The complexity of such regulations and acts brands must adhere to add to the difficulty in navigating customer privacy concerns.
“For brands, it’s thinking about how they can collect data about their customers in a way that adds value to the customer relationship and where the customer has an understanding of what is being collected, how it’s being collected, and how it’s going to be used,” says Schneider, emphasizing that there must be a level of transparency present and a level of control that the customer requires.
And today’s consumers demand it. They recognize the data they share is used in many different ways. SheerID focuses on giving brands more opportunities to create a value exchange with the customer so they can see the benefit of sharing their information. This helps them create a relationship with that customer over time so they can remarket to them.


Building Successful Loyalty Programs and Strategies 
Schneider reiterates that SheerID tends to see higher customer lifetime value scores for consumers who are part of community cohorts compared to standard cohorts. The company engaged in research to understand why that is and also what is unique about marketing to a customer based on the community to which they belong. What SheerID found was that across the board, whether it was a member of the military, a teacher, a nurse, or a college student, when they receive offers because they are a member of a certain community, they feel appreciated.
“They feel valued and honored,” shares Schneider. “It’s a powerful dynamic for a brand. They can create that emotional connection through their programs. People feel recognized and valued when they receive these offers and rewards.”
SheerID sees providing the customer with the offer but then using that data to remarket to them over time as best practice. Schneider cites a client — a home improvement company — that gave an everyday reward of 10% off to members of the military whenever they shopped. The data was leveraged to remarket to those military members/customers at different points in time, where they would receive freebies on special days, such as a free bag of briquettes on the Fourth of July.
For active military members and their families, Schneider believes those types of offers demonstrate that the brand recognizes them, values their business, and cares — the brand is “in their corner.” A visit to the store for a freebie, like a bag of briquettes, can lead to a larger average order.  
“That’s an example of how these types of programs create a valuable connection with consumers who respond to these special offers (because of the community they belong to) and how a brand can create a relationship with that customer over time,” says Schneider.
Demonstrable Understanding
SheerID recognizes that customers typically have limitless choices in today’s marketplace, and many brands offer a points-based program. According to Schneider, the next step for brands is to develop a clear understanding of core customers to serve them better than competitors.
“I think SheerID provides a slice of that in terms of helping brands align with customers who are part of specific communities,” adds Schneider. “Getting a deeper understanding of who your customers are and how that aligns with your business, and then serving them incredibly well, is critical.”
Schneider points out some examples of brands that have demonstrated their understanding of what communities their customers belong to: retailer Target’s engagement of teachers with back-to-school supplies; Home Depot, with its long history of connecting with the military — military families are indexed higher for home improvement; and YouTube and Spotify promotions that are a good fit for college students.
Data is at the core of knowing who customers are and what is important to them.

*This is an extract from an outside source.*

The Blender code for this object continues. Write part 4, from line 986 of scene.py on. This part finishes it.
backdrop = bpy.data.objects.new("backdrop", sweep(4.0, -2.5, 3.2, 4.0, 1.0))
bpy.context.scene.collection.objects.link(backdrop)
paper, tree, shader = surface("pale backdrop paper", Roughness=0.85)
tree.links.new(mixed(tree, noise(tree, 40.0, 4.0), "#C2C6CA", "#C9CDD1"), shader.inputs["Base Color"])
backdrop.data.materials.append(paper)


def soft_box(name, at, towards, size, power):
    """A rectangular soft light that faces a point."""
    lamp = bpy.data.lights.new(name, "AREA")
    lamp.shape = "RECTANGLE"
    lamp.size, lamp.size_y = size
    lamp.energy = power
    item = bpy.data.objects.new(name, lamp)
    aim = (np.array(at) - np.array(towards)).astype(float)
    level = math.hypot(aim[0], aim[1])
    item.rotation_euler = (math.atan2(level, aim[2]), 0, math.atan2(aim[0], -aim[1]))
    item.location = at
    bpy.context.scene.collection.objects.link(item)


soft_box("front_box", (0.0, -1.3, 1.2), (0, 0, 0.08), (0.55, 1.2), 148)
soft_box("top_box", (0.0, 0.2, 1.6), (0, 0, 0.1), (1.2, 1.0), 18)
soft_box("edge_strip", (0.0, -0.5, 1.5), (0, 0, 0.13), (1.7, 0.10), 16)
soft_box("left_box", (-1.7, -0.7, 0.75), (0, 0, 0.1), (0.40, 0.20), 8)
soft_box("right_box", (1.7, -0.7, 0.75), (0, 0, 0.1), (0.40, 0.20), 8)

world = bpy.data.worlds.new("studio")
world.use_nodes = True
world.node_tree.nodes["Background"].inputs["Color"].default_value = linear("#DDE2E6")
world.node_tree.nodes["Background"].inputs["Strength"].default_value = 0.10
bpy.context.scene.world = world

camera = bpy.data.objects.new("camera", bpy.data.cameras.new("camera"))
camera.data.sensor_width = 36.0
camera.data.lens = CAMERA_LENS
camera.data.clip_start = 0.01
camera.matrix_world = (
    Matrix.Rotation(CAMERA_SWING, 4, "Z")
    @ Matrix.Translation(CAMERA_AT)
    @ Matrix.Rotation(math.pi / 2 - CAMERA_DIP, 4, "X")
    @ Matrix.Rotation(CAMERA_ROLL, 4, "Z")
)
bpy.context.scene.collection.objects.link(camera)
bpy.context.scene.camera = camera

Ultimately, brands work in an omnichannel context, and customers expect that brands understand their last interaction and will connect with that context in mind.
Schneider offers a nod to United Airlines from a customer perspective. “I’m impressed with the level of communication they provide from the moment I start to do research on a flight all the way through to when I’ve arrived at my destination. Their systems, in terms of communicating gate changes and time changes, are fantastic. United Airlines is a brand that’s getting the data side of things right.”
Technology, Tools, and Opportunities
When Schneider considers the next 6-18 months, he sees a big push to collect more first-party customer data as third-party data sources are eroding. Moreover, for brands to drive success, it’s more efficient for them to serve their existing customers than to spend an inordinate amount of money on customer acquisition.
“Of course, there must be a balance,” acknowledges Schneider. “But serving existing customers well is a much more predictable and lucrative proposition for brands. Data is the key.”
SheerID has observed a movement in which brands are seeking to collect high-quality, first-party (or zero-party) data on different attributes of customers to enhance how they are served. Longer term, the company recognizes that brands are interested in leveraging AI models on that data to build predictions and identify areas to elevate customer service.
“That’s one layer,” begins Schneider. “Another layer is how the digital experience continues to expand with augmented reality (AR) and virtual reality (VR). There are interesting initiatives taking place.”
Schneider cites Ray-Ban’s collaboration with Facebook, where the AR experience is coming into focus. While the technology is still new, the form factor with sunglasses makes it approachable, and Schneider looks forward to watching the technology mature.
On the Horizon
As SheerID moves forward in 2024, its main focus is to raise awareness that marketing to people based on the communities that they identify with is a powerful strategy for driving engagement and re-engagement in a loyalty program. It also leads to increased revenue. The company is expanding geographically while adding different professions to its platform. Recently, SheerID added the ability to connect with people who are on government assistance programs — which is a great way for brands to support groups that might have additional needs.
The team at SheerID found when brands engage customers based on the different types of attributes that describe who they are — their demographics, income levels, locations, or even their latest behaviors — the communities that they belong to have the most resonance because it’s what they’re working toward or concentrating on in their daily lives.
“If I’m a teacher, I’m dedicated to my classroom. If I’m a member of the military, I’ve made a very conscious effort to serve my country,” finishes Schneider. “By recognizing a person through those aspects, engagement can be powerful.”
Quick-fire* Questions    
What is your favorite word?  
What is your least favorite word?   
I can’t do it.
What excites you?   
New possibilities.
What do you find tiresome?   
Doing the same thing over and over again.
What book do you like to recommend to colleagues? 
Thinking, Fast and Slow, by Daniel Kahneman.
What profession other than your own would you like to attempt? 
It would be very interesting to be a monk for a period of time — like a year or two.
What do you enjoy doing that you don’t get to do often?     
I really enjoy rock climbing.
Who inspired you to become the person you are today?   
My dad.
What do you typically think about at the end of the day?
On my best days, I think about gratitude.
How do you want to be remembered by your friends and family?   
The feeling that “he was there for me.”